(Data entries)
"""

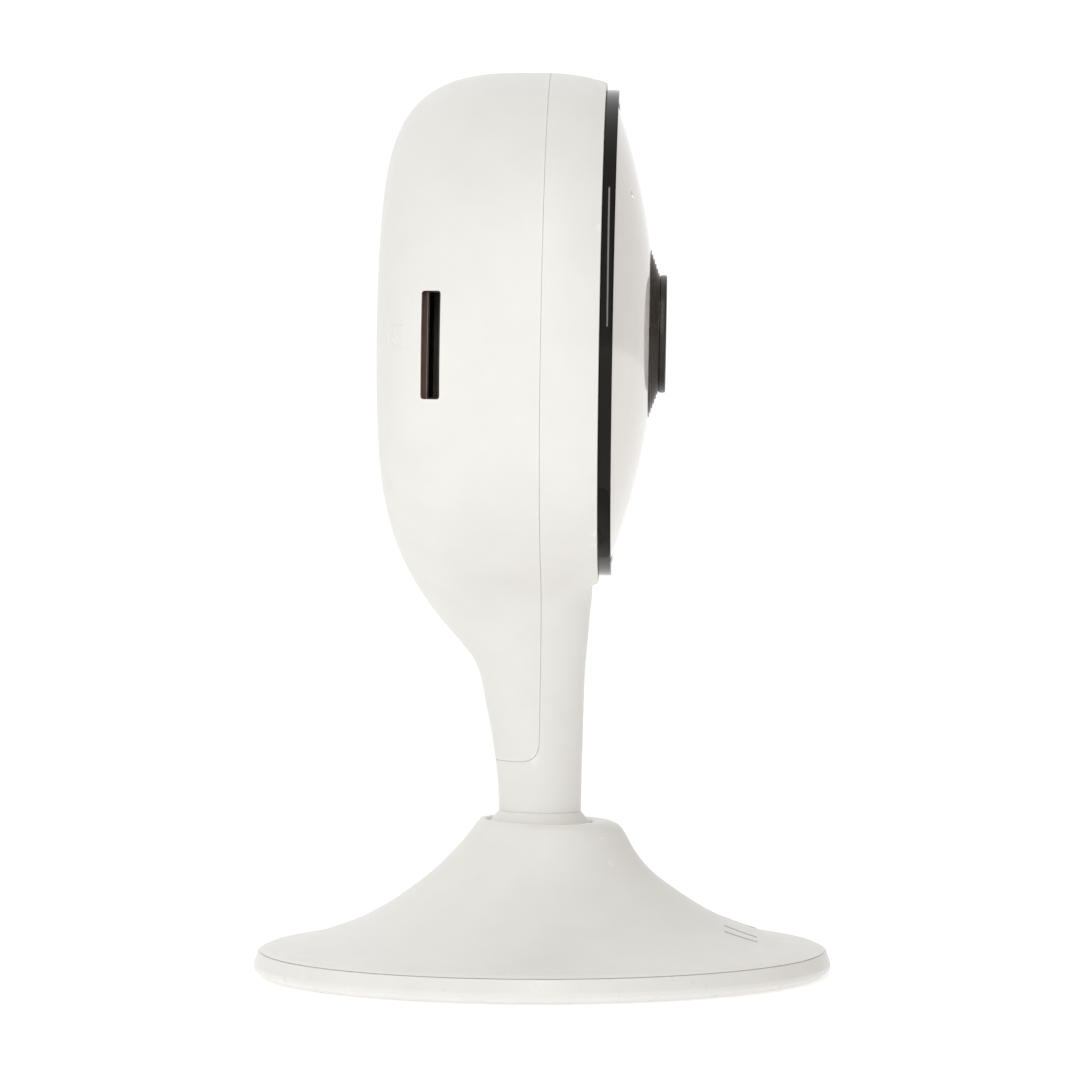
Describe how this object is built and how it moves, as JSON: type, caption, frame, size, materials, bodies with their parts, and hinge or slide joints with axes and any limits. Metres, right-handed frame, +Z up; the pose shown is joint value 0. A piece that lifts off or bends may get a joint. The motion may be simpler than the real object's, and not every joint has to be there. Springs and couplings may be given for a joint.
{
  "type": "indoor security camera",
  "caption": "Small indoor security camera: round head on a slim neck, nodding on a ball in a bell-shaped stand that turns on a round weighted foot.",
  "frame": {"origin": "centre of the foot's underside", "axes": "+Z up; the lens looks along -Y; the memory card slot is on the -X side"},
  "size_m": [0.064, 0.064, 0.0998],
  "materials": {
    "casing_white": "satin moulded, warm white",
    "inner_white": "natural moulded",
    "gloss_black": "polished black",
    "lens_black": "ribbed, dark smoky",
    "lens_glass": "coated optical glass",
    "board_green": "solder mask",
    "chip_black": "moulded package",
    "steel": "bright zinc plated",
    "aluminium": "blank",
    "ribbon_amber": "polyimide film",
    "lead_black": "soft sleeve",
    "lamp_dark": "dark clear lens",
    "light_guide": "clear moulded",
    "pad_grey": "matt non-slip"
  },
  "bodies": {
    "foot": {"base_plate": "inner_white", "rim_band": "casing_white", "steel_ballast": "steel", "foot_pad": "pad_grey", "swivel_washer": "steel", "swivel_screw": "steel"},
    "stand": {"base_shell": "casing_white", "lower_ball_seat": "inner_white", "friction_spring": "steel", "ball_clamp_ring": "steel", "swivel_bridge": "inner_white", "clamp_screw_1": "steel", "clamp_screw_2": "steel", "clamp_screw_3": "steel", "bridge_screw_1": "steel", "bridge_screw_2": "steel", "bridge_screw_3": "steel"},
    "head": {"front_housing": "casing_white", "rear_cover": "casing_white", "face_dome": "casing_white", "tilt_ball": "casing_white", "trim_ring": "gloss_black", "lens_surround": "lens_black", "lens_front_ring": "lens_black", "lens_barrel": "lens_black", "lens_mount": "lens_black", "front_lens": "lens_glass", "rear_lens": "lens_glass", "image_sensor": "chip_black", "processor": "chip_black", "reset_switch": "chip_black", "speaker": "chip_black", "sensor_board": "board_green", "main_board": "board_green", "power_board": "board_green", "infrared_lamp_board": "board_green", "sensor_ribbon": "ribbon_amber", "wifi_antenna": "ribbon_amber", "power_harness": "lead_black", "speaker_gasket": "lead_black", "heat_spreader": "aluminium", "card_socket": "steel", "power_inlet": "steel", "microphone": "steel", "status_light_guide": "light_guide", "neck_washer": "steel", "neck_screw": "steel", "infrared_lamp_1": "lamp_dark", "housing_screw_1": "steel", "infrared_lamp_2": "lamp_dark", "housing_screw_2": "steel", "infrared_lamp_3": "lamp_dark", "housing_screw_3": "steel", "infrared_lamp_4": "lamp_dark", "housing_screw_4": "steel"},
    "reset_button": {"reset_button": "casing_white"}
  },
  "joints": [
    {"name": "pan", "type": "hinge", "parent": "foot", "child": "stand", "pos_m": [0, 0, 0.0035], "axis": [0, 0, 1], "continuous": true},
    {"name": "tilt", "type": "hinge", "parent": "stand", "child": "head", "pos_m": [0, 0, 0.0136], "axis": [-1, 0, 0], "range_deg": [-8, 16]},
    {"name": "reset_press", "type": "slide", "parent": "head", "child": "reset_button", "axis": [0, -0.9998, -0.0175], "range_m": [0, 0.0006], "stiffness_N_per_m": 300, "springref_m": -0.0006}
  ]
}
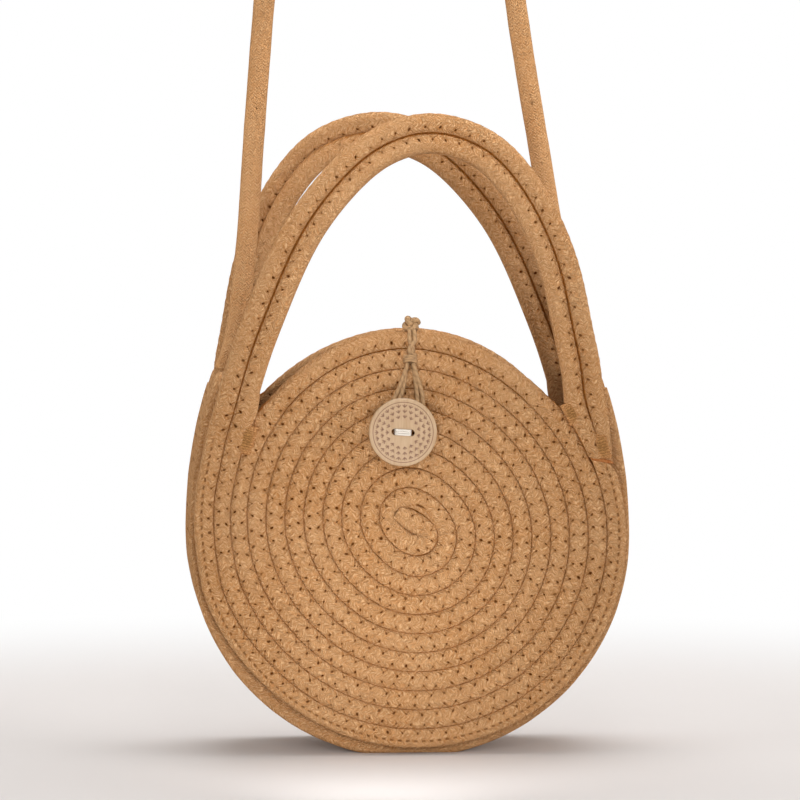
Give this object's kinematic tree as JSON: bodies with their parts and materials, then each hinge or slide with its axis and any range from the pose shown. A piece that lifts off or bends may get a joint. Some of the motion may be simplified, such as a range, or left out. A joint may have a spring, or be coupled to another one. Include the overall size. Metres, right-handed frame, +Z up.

"""

> Description of the task: Above are some records; extract every one of them exactly.

> Task result:
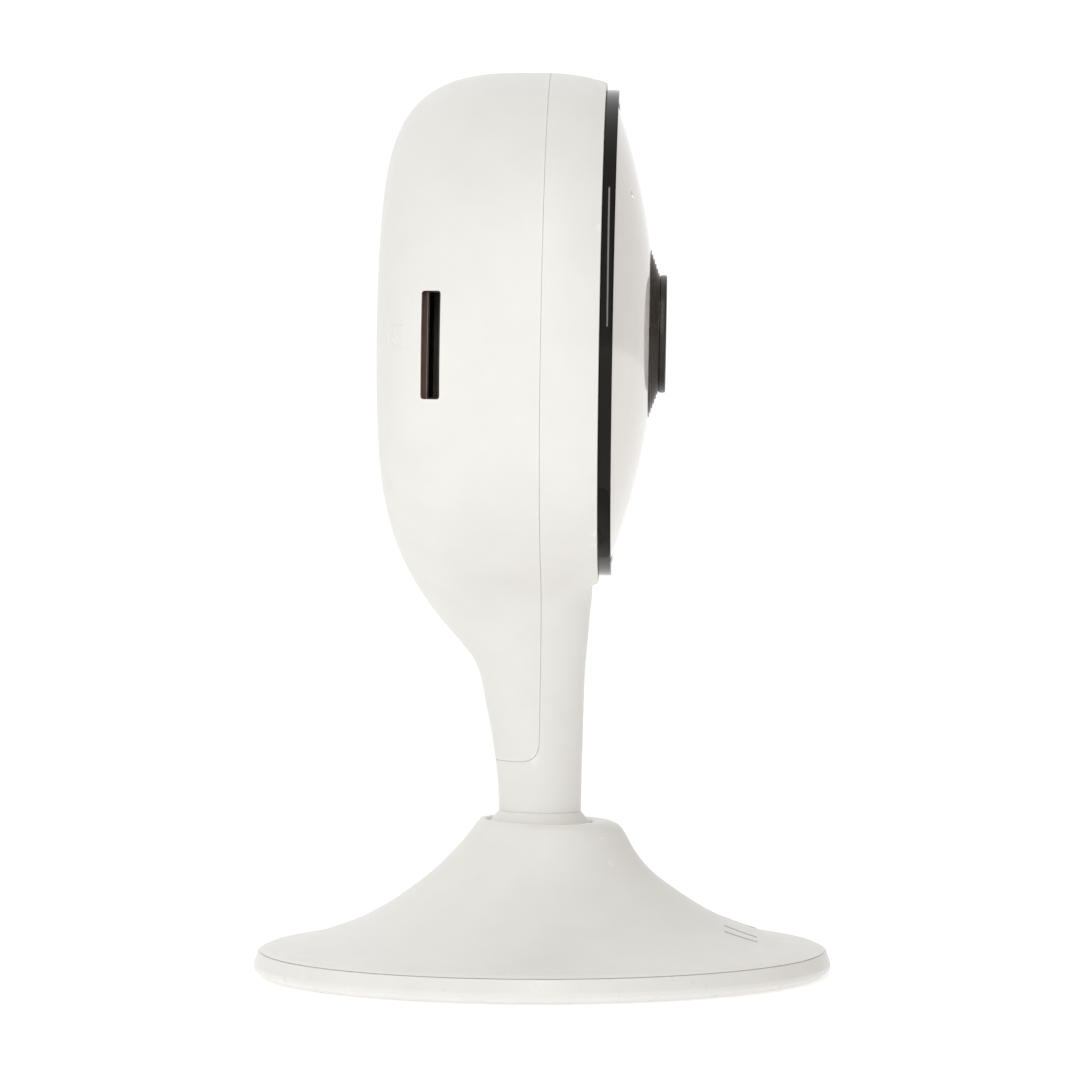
Describe how this object is built and how it moves, as JSON: type, caption, frame, size, materials, bodies with their parts, and hinge or slide joints with axes and any limits. Metres, right-handed frame, +Z up; the pose shown is joint value 0. A piece that lifts off or bends may get a joint. The motion may be simpler than the real object's, and not every joint has to be there. Springs and couplings may be given for a joint.
{
  "type": "indoor security camera",
  "caption": "Small indoor security camera: round head on a slim neck, nodding on a ball in a bell-shaped stand that turns on a round weighted foot.",
  "frame": {"origin": "centre of the foot's underside", "axes": "+Z up; the lens looks along -Y; the memory card slot is on the -X side"},
  "size_m": [0.064, 0.064, 0.0998],
  "materials": {
    "casing_white": "satin moulded, warm white",
    "inner_white": "natural moulded",
    "gloss_black": "polished black",
    "lens_black": "ribbed, dark smoky",
    "lens_glass": "coated optical glass",
    "board_green": "solder mask",
    "chip_black": "moulded package",
    "steel": "bright zinc plated",
    "aluminium": "blank",
    "ribbon_amber": "polyimide film",
    "lead_black": "soft sleeve",
    "lamp_dark": "dark clear lens",
    "light_guide": "clear moulded",
    "pad_grey": "matt non-slip"
  },
  "bodies": {
    "foot": {"base_plate": "inner_white", "rim_band": "casing_white", "steel_ballast": "steel", "foot_pad": "pad_grey", "swivel_washer": "steel", "swivel_screw": "steel"},
    "stand": {"base_shell": "casing_white", "lower_ball_seat": "inner_white", "friction_spring": "steel", "ball_clamp_ring": "steel", "swivel_bridge": "inner_white", "clamp_screw_1": "steel", "clamp_screw_2": "steel", "clamp_screw_3": "steel", "bridge_screw_1": "steel", "bridge_screw_2": "steel", "bridge_screw_3": "steel"},
    "head": {"front_housing": "casing_white", "rear_cover": "casing_white", "face_dome": "casing_white", "tilt_ball": "casing_white", "trim_ring": "gloss_black", "lens_surround": "lens_black", "lens_front_ring": "lens_black", "lens_barrel": "lens_black", "lens_mount": "lens_black", "front_lens": "lens_glass", "rear_lens": "lens_glass", "image_sensor": "chip_black", "processor": "chip_black", "reset_switch": "chip_black", "speaker": "chip_black", "sensor_board": "board_green", "main_board": "board_green", "power_board": "board_green", "infrared_lamp_board": "board_green", "sensor_ribbon": "ribbon_amber", "wifi_antenna": "ribbon_amber", "power_harness": "lead_black", "speaker_gasket": "lead_black", "heat_spreader": "aluminium", "card_socket": "steel", "power_inlet": "steel", "microphone": "steel", "status_light_guide": "light_guide", "neck_washer": "steel", "neck_screw": "steel", "infrared_lamp_1": "lamp_dark", "housing_screw_1": "steel", "infrared_lamp_2": "lamp_dark", "housing_screw_2": "steel", "infrared_lamp_3": "lamp_dark", "housing_screw_3": "steel", "infrared_lamp_4": "lamp_dark", "housing_screw_4": "steel"},
    "reset_button": {"reset_button": "casing_white"}
  },
  "joints": [
    {"name": "pan", "type": "hinge", "parent": "foot", "child": "stand", "pos_m": [0, 0, 0.0035], "axis": [0, 0, 1], "continuous": true},
    {"name": "tilt", "type": "hinge", "parent": "stand", "child": "head", "pos_m": [0, 0, 0.0136], "axis": [-1, 0, 0], "range_deg": [-8, 16]},
    {"name": "reset_press", "type": "slide", "parent": "head", "child": "reset_button", "axis": [0, -0.9998, -0.0175], "range_m": [0, 0.0006], "stiffness_N_per_m": 300, "springref_m": -0.0006}
  ]
}
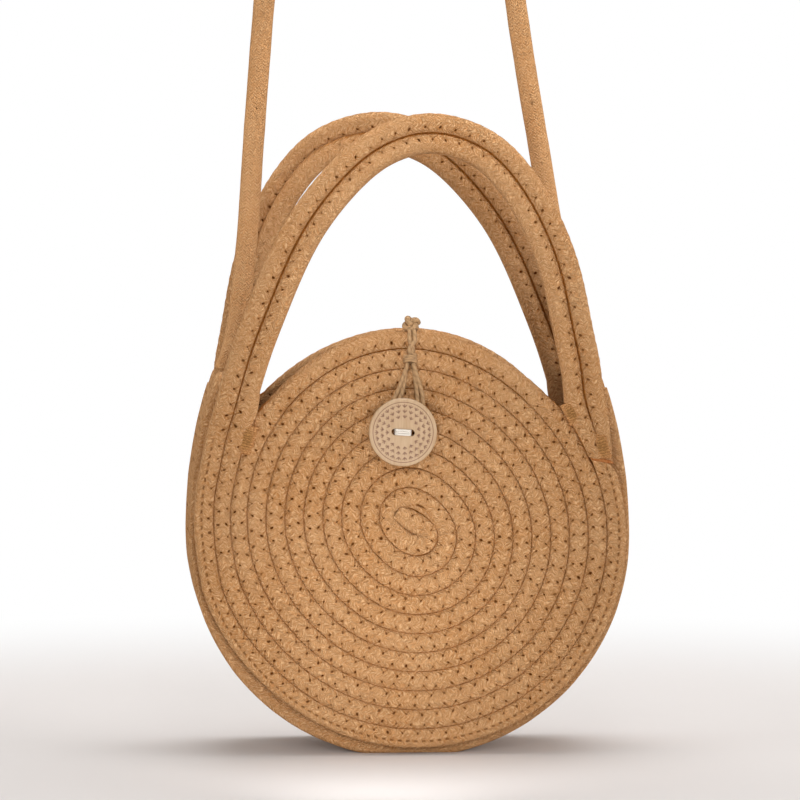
Give this object's kinematic tree as JSON: bodies with their parts and materials, then each hinge or slide with its axis and any range from the pose shown. A piece that lifts off or bends may get a joint. Some of the motion may be simplified, such as a range, or left out. A joint may have a spring, or be coupled to another one. Include the overall size. Metres, right-handed frame, +Z up.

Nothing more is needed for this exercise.